Aujourd’hui les économistes sont catégoriques, «l’économie marocaine n’arrive pas à créer assez de richesses et d’emplois ». Pour Mohamed Rahj «le problème est structurel. Les politiques publiques actuelles sont là juste pour faire face aux équilibres macro-économiques au détriment de la qualité des services fournis à la population notamment dans les domaines de l’enseignement et de la santé ». Selon lui, ces politiques favorisent le capital privé. «La formation brute du capital fixe est estimée à près de 30% du PIB. 20% sont à la charge du public (Etat, collectivités territoriale et EEP) et les 10% restants concernent le privé dont 3% pour les capitaux étrangers », détaille t-il.

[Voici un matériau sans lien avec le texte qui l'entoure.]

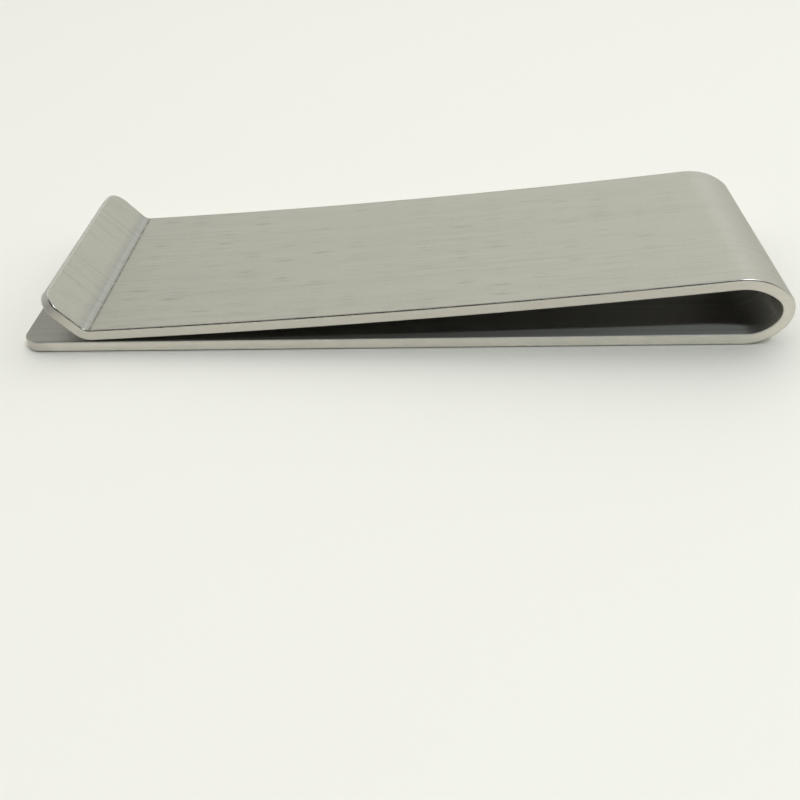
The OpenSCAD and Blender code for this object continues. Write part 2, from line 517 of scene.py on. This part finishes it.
def brushedSteel(name, look):
    # brushed sheet: fine grain and long hairlines along the strip, on the piece's own unrolled map
    material = bpy.data.materials.new(name)
    material.use_nodes = True
    tree = material.node_tree
    shader = tree.nodes["Principled BSDF"]
    shader.inputs["Metallic"].default_value = 1.0
    shader.inputs["Anisotropic"].default_value = look["anisotropy"]
    shader.inputs["Anisotropic Rotation"].default_value = look["glossTurn"]
    tangent = addNode(tree, "ShaderNodeTangent", direction_type="UV_MAP", uv_map="stripMap")
    tree.links.new(tangent.outputs[0], shader.inputs["Tangent"])
    place = addNode(tree, "ShaderNodeUVMap", uv_map="stripMap").outputs[0]

    def grain(layer):
        alongLength, acrossWidth, detail, offset = grainPlan[layer]
        scale = (1 / alongLength, 1 / acrossWidth, 1.0)
        spread = addNode(
            tree, "ShaderNodeMapping", {"Vector": place, "Location": (offset, offset, 0.0), "Scale": scale},
        ).outputs[0]
        return addNode(
            tree, "ShaderNodeTexNoise",
            {"Vector": spread, "Scale": 1.0, "Detail": detail, "Roughness": grainRoughness},
            noise_dimensions="2D",
        ).outputs[0]

    fine = grain("fine")
    hairline = spanned(tree, grain("hairline"), *noiseSpan["hairline"], 1.0, 0.0)
    glint = spanned(tree, grain("glint"), *noiseSpan["glint"], 0.0, look["glint"])
    tone = swing(tree, fine, "fine", look["fineTone"])
    for layer in ("broad", "cloud", "grit"):
        tone = mathNode(tree, "MULTIPLY", tone, swing(tree, grain(layer), "soft", look[layer + "Tone"]))
    tone = mathNode(tree, "MULTIPLY", tone, spanned(tree, hairline, 0.0, 1.0, 1.0, 1 - look["hairlineTone"]))
    colour = look["colour"]
    # painted shade along the lip bend's crease, and a painted sheen on the bend beside it
    if look["creaseAt"]:
        split = addNode(tree, "ShaderNodeSeparateXYZ", {0: place}).outputs
        past = mathNode(tree, "SUBTRACT", split["X"], look["creaseAt"])
        tone = mathNode(tree, "MULTIPLY", tone, creaseShadeTone(tree, split, past, look))
        # painted sheen: a cooler, darker tone on the lip's bend
        colour = paintedBendSheen(tree, past, look)
    tree.links.new(scaled(tree, colour, tone), shader.inputs["Base Color"])
    low, high = look["roughness"] - look["roughSpread"], look["roughness"] + look["roughSpread"]
    rough = spanned(tree, fine, *noiseSpan["fine"], low, high)
    rough = mathNode(tree, "ADD", rough, mathNode(tree, "MULTIPLY", hairline, look["hairlineRough"]))
    tree.links.new(mathNode(tree, "ADD", rough, glint), shader.inputs["Roughness"])
    height = mathNode(tree, "SUBTRACT", fine, mathNode(tree, "MULTIPLY", hairline, look["hairlineDepth"]))
    addBump(tree, height, look["bump"], shader)
    return material


def satinSteel(name, look):
    # sheared wall or rolled arris: satin, faintly mottled, with painted shade at the strip's two ends and
    # painted light on the back leaf's walls
    material = bpy.data.materials.new(name)
    material.use_nodes = True
    tree = material.node_tree
    shader = tree.nodes["Principled BSDF"]
    shader.inputs["Metallic"].default_value = 1.0
    place = addNode(tree, "ShaderNodeTexCoord").outputs["Object"]
    stretch = (satinPlan["drawn"], 1.0, 1.0)
    drawn = addNode(tree, "ShaderNodeMapping", {"Vector": place, "Scale": stretch}).outputs[0]
    mottle = addNode(
        tree, "ShaderNodeTexNoise", {"Vector": drawn, "Scale": 1 / satinPlan["mottleSize"], "Detail": 3.0},
    ).outputs[0]
    tone = swing(tree, mottle, "soft", look["mottle"])
    unrolled = addNode(tree, "ShaderNodeUVMap", uv_map="stripMap").outputs[0]
    onStrip = addNode(tree, "ShaderNodeSeparateXYZ", {0: unrolled}).outputs["X"]
    backShadeSpan = [freeEnd + reach for reach in satinPlan["backShadeSpan"]]
    tipShadeSpan = [tipEnd - reach for reach in satinPlan["tipShadeSpan"]]
    # painted shade darkening the walls and arris towards both ends of the strip
    for shadedAt, clearAt in (backShadeSpan, tipShadeSpan):
        tone = mathNode(tree, "MULTIPLY", tone, spanned(tree, onStrip, shadedAt, clearAt, look["endPaintedShade"], 1.0))
    # painted light on the back leaf's side of the fold, fading out towards the front leaf
    backPaintedLightRamp = spanned(tree, onStrip, foldStart, leafStart, look["backPaintedLight"], 1.0)
    tone = mathNode(tree, "MULTIPLY", tone, backPaintedLightRamp)
    tree.links.new(scaled(tree, look["colour"], tone), shader.inputs["Base Color"])
    low, high = look["roughness"] - look["roughSpread"], look["roughness"] + look["roughSpread"]
    tree.links.new(spanned(tree, mottle, *noiseSpan["soft"], low, high), shader.inputs["Roughness"])
    addBump(tree, mottle, look["bump"], shader)
    return material


outerLook = {
    "colour": (0.392, 0.386, 0.335),
    "roughness": 0.46,
    "roughSpread": 0.05,
    "anisotropy": 0.75,
    "glossTurn": 0.25,  # a quarter turn, so that highlights stretch across the brushing
    "fineTone": 0.03,
    "broadTone": 0.015,
    "cloudTone": 0.01,
    "hairlineTone": 0.12,
    "hairlineRough": 0.1,
    "hairlineDepth": 0.6,
    "glint": 0.1,
    "gritTone": 0.025,
    "bump": 0.2,
    "creaseAt": lipBendStart + 0.1 * mm,
    # depth of the dark line painted in the crease: painted shade
    "creaseShadeTone": 0.5,
    # (place, across, half length, half width, slope, depth)
    "marks": [
        (leafStart + 11.2 * mm, -4.35 * mm, 11.6 * mm, 0.09 * mm, 0.022, 0.16),
        (leafStart + 35 * mm, -3.75 * mm, 7.2 * mm, 0.08 * mm, 0.021, 0.12),
        (leafStart + 15.4 * mm, -8.5 * mm, 0.14 * mm, 0.08 * mm, 0.0, 0.5),
        (tipEnd - 2.1 * mm, -9.0 * mm, 0.5 * mm, 0.12 * mm, 0.1, 0.25),
        (tipEnd - 1.6 * mm, -8.5 * mm, 0.3 * mm, 0.1 * mm, 0.0, 0.2),
        (tipEnd - 1.9 * mm, -3.4 * mm, 1.5 * mm, 0.06 * mm, 0.02, 0.14),
    ],
    # colour painted on the lip's bend: painted shade with the cool tint of a painted reflection
    "paintedSheenColour": (0.335, 0.337, 0.305),
}
innerShadedLook = {
    **outerLook,
    # darker than the outer face: painted shade for the dim inside of the fold between the leaves
    "colour": (0.31, 0.303, 0.27),
    "roughness": 0.56,
    "fineTone": 0.05,
    "broadTone": 0.03,
    "glint": 0.0,
    "creaseAt": 0.0,
}
arrisLook = {
    # paler than the broad faces, which brightens the lamp's highlight along the arris: painted highlight
    "colour": (0.6, 0.585, 0.525),
    # painted shade at the strip's two ends, dimming the arris's reflection there
    "endPaintedShade": 0.65,
    "backPaintedLight": 1.0,
    "roughness": 0.27,
    "roughSpread": 0.05,
    "mottle": 0.05,
    "bump": 0.2,
}
wallLook = {
    # paler than the same steel's broad faces: painted light on the sheared walls
    "colour": (0.785, 0.76, 0.69),
    # painted shade at the strip's two ends
    "endPaintedShade": 0.68,
    # the back leaf's walls painted a fifth lighter, fading over the fold: painted light
    "backPaintedLight": 1.2,
    "roughness": 0.62,
    "roughSpread": 0.08,
    "mottle": 0.05,
    "bump": 0.5,
}
finishes = {
    "outer": brushedSteel("outerBrushed", outerLook),
    "inner": brushedSteel("innerBrushedShaded", innerShadedLook),
    "arris": satinSteel("rolledArris", arrisLook),
    "wall": satinSteel("shearedWall", wallLook),
}
stripTree = buildStripTree(finishes)
print("finishes and bending tree built")

seam = sheetFinish["seamSet"]
foldNodes = ["fold_heel", "nose_lower", "nose_upper", "fold_crown"]
# (start, end, corner radius at the start, at the end, CAD nodes)
pieces = {
    "backLeaf": (freeEnd, foldStart - seam, sheetFinish["backCorner"], 0.0, ["back_leaf"]),
    "springFold": (foldStart - seam, leafStart + seam, 0.0, 0.0, foldNodes),
    "frontLeaf": (leafStart + seam, lipBendStart - seam, 0.0, 0.0, ["front_leaf"]),
    "thumbLip": (lipBendStart - seam, tipEnd, 0.0, sheetFinish["lipCorner"], ["lip_bend", "thumb_lip"]),
}
made = {}
for name, (start, end, startCorner, endCorner, nodes) in pieces.items():
    piece = foldPiece(makeBlank(name, start, end, startCorner, endCorner), stripTree)
    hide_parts(*nodes)
    made[name] = piece
    print("folded", name, len(piece.data.polygons), "faces")

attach(made["backLeaf"], "back")
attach(made["frontLeaf"], "arm")
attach(made["thumbLip"], "arm")
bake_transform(made["springFold"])

stageLook = {
    "floorColour": (0.9, 0.885, 0.82),
    "floorRoughness": 0.7,
    "floorHalf": 1.5,
    "room": 1.56,
    "roomColour": (1.0, 1.0, 0.975),
    "brightSide": (0.05, 0.82, 0.55),
    "farSide": 0.05,  # brightness opposite the bright side, as a share of the bright side's
    "lampDirection": (0.40, -0.35, 0.85),
    "lampDistance": 0.5,
    "lampSize": 0.04,
    "lampPower": 0.55,
    "lampColour": (0.84, 0.93, 1.0),
}
# dim patches of the room, with their share of its brightness inside the inner angle
dimPatches = [
    {"towards": (0.0, -0.84, 0.54), "inner": radians(40), "outer": radians(66), "share": 0.08},
    {"towards": (-0.7, 0.7, 0.0), "inner": radians(12), "outer": radians(36), "share": 0.5},
]


def makeFloor():
    mesh = bpy.data.meshes.new("tableTop")
    side = stageLook["floorHalf"]
    corners = [(-side, -side, 0), (side, -side, 0), (side, side, 0), (-side, side, 0)]
    mesh.from_pydata(corners, [], [(0, 1, 2, 3)])
    floor = bpy.data.objects.new("tableTop", mesh)
    bpy.context.scene.collection.objects.link(floor)
    material = bpy.data.materials.new("tableSkin")
    material.use_nodes = True
    shader = material.node_tree.nodes["Principled BSDF"]
    shader.inputs["Base Color"].default_value = (*stageLook["floorColour"], 1)
    shader.inputs["Roughness"].default_value = stageLook["floorRoughness"]
    mesh.materials.append(material)


def alignment(tree, direction, towards):
    # cosine of the angle between a direction of view and a fixed one
    fixed = Vector(towards).normalized()
    return addNode(
        tree, "ShaderNodeVectorMath", {0: direction, 1: fixed}, operation="DOT_PRODUCT",
    ).outputs["Value"]


def makeRoom():
    # a pale room, brightest at the back and above, with dim patches that draw the arrises as dark lines
    world = bpy.data.worlds.new("softRoom")
    bpy.context.scene.world = world
    world.use_nodes = True
    tree = world.node_tree
    background = tree.nodes["Background"]
    direction = addNode(tree, "ShaderNodeTexCoord").outputs["Generated"]
    level = stageLook["room"]
    for patch in dimPatches:
        span = {"From Min": cos(patch["outer"]), "From Max": cos(patch["inner"]), "To Min": 1.0}
        dimmed = addNode(
            tree, "ShaderNodeMapRange",
            {"Value": alignment(tree, direction, patch["towards"]), **span, "To Max": patch["share"]},
            interpolation_type="SMOOTHSTEP",
        ).outputs[0]
        level = mathNode(tree, "MULTIPLY", dimmed, level)
    facing = alignment(tree, direction, stageLook["brightSide"])
    slope = spanned(tree, facing, -1.0, 1.0, stageLook["farSide"], 1.0)
    background.inputs["Color"].default_value = (*stageLook["roomColour"], 1)
    tree.links.new(mathNode(tree, "MULTIPLY", level, slope), background.inputs["Strength"])


def makeLamp():
    # a small cool lamp high on the near side, to the right
    away = Vector(stageLook["lampDirection"]).normalized()
    lamp = bpy.data.lights.new("lamp", "AREA")
    lamp.shape = "DISK"
    lamp.size = stageLook["lampSize"]
    lamp.energy = stageLook["lampPower"]
    lamp.color = stageLook["lampColour"]
    holder = bpy.data.objects.new("lamp", lamp)
    holder.location = away * stageLook["lampDistance"]
    holder.rotation_euler = (-away).to_track_quat("-Z", "Y").to_euler()
    bpy.context.scene.collection.objects.link(holder)


cameraPlan = {
    "lens": 42.10,
    "sensor": 36,
    "near": 0.001,
    "far": 10,
    "place": (3.10 * mm, -71.24 * mm, 40.56 * mm),
    "heading": radians(-2.96),  # to the left of straight along the width
    "tilt": radians(36.63),  # down from level
    "roll": radians(2.25),
}


def makeCamera():
    data = bpy.data.cameras.new("camera")
    data.lens = cameraPlan["lens"]
    data.sensor_width = cameraPlan["sensor"]
    data.clip_start = cameraPlan["near"]
    data.clip_end = cameraPlan["far"]
    camera = bpy.data.objects.new("camera", data)
    turn = Matrix.Rotation(-cameraPlan["heading"], 4, "Z")
    turn = turn @ Matrix.Rotation(pi / 2 - cameraPlan["tilt"], 4, "X")
    turn = turn @ Matrix.Rotation(-cameraPlan["roll"], 4, "Z")
    camera.matrix_world = Matrix.Translation(cameraPlan["place"]) @ turn
    bpy.context.scene.collection.objects.link(camera)
    bpy.context.scene.camera = camera


makeFloor()
makeRoom()
makeLamp()
makeCamera()
bpy.context.scene.view_settings.view_transform = "Standard"
print("stage set")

Autre hic majeur, « la répartition de la richesse est faussée dès le départ. Nous avons des inégalités déjà au niveau du patrimoine. Et les revenus et la politique fiscale n’arrivent pas à réduire les inégalités à travers une politique de redistribution efficace », explique l’économiste. La crise sanitaire qui a frappé de plein fouet l’économie nationale a révélé que ce sont 25 millions de Marocains qui vivent dans la précarité. « 4,8 millions de ménages sont reconnus officiellement par l’Etat. Avec une moyenne de 4 ou 5 personnes par ménage, on atteint alors les 20 millions auxquels s’ajoutent un million de personnes qui ont perdu leurs emplois avec leurs familles. La classe moyenne accuse aussi le coup et ne cesse de perdre du terrain à travers la taxation exagérée de son pouvoir d’achat et la défaillance des services publics», affirme Mohamed Rahj. De l’avis de Mohamed Jadri, le constat est donc alarmant. Solutions ? «Nous avons besoin d’une jeunesse pour construire ce pays. Autant les encourager à rester en leur offrant les conditions adéquates pour leur évolution professionnelle et leur épanouissement personnel », préconise t-il. Toutefois, le tir peut être rectifié à travers le futur modèle de développement, tempère Mohamed Rahi. «Si on maintient les mêmes choix, on obtiendra les mêmes résultats. Il faut alors oser et avoir des politiques publiques volontaristes pour donner de l'espoir à cette population » conclut-il.